The difficult forage growing season from 2012 has continued into the  new growing season as producers scramble to find adequate forage  supplies for their livestock. Michigan State University Extension educators have been scouting alfalfa fields in both the Lower and Upper  Peninsula for winterkill and reports are that most fields are doing  pretty well compared to areas in Wisconsin, Minnesota and Ontario that  are reporting approximately 50 percent winterkill. Many graziers in  Michigan were hoping for a normal growing season to take the pressure  off winter forage supplies. Unfortunately, the weather in Michigan has  been cooler and wetter than normal, adding to the stress of last year  and delaying the vigorous growth phase for most pastures by several  weeks.

Local forage supplies are lower than normal and are being squeezed by  very low supplies of forages nationwide that will probably heighten  both demand and prices in the coming weeks and months. To help  supplement the lack of forage inventories, MSU Extension is recommending producers consider the use of annual forages to be  planted in the coming weeks. Desirable characteristics, such as rapid  growth, excellent drought resistance and good response to fertilizer and  water, make summer annual grasses an attractive choice to use in an  overall management scheme for forage production.

Summer annual grasses are used for pasture, green chop, hay and  silage. Many times these annual grasses are used as emergency forage.  The most common annual grasses used in Michigan are sudangrass, hybrid  sudangrass, sorghum-sudangrass hybrids and forage sorghum available as  normal or brown midrib varieties. Other summer annual forage grasses  include teff grass, pearl millet, Siberian foxtail millet, German  foxtail millet and Japanese foxtail millet.

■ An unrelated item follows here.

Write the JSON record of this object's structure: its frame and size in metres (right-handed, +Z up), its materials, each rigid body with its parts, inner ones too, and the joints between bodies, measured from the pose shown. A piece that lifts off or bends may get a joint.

Several seed companies were contacted in regards to availability of  annual forage seed. They indicated that seed inventories of some forage  seeds are either unavailable or may be sold out within the next 30 days  due to unusually high demand or low supplies. Producers are encouraged to not wait to order their annual forage seed and should check with their local supplier for availability and variety characteristics.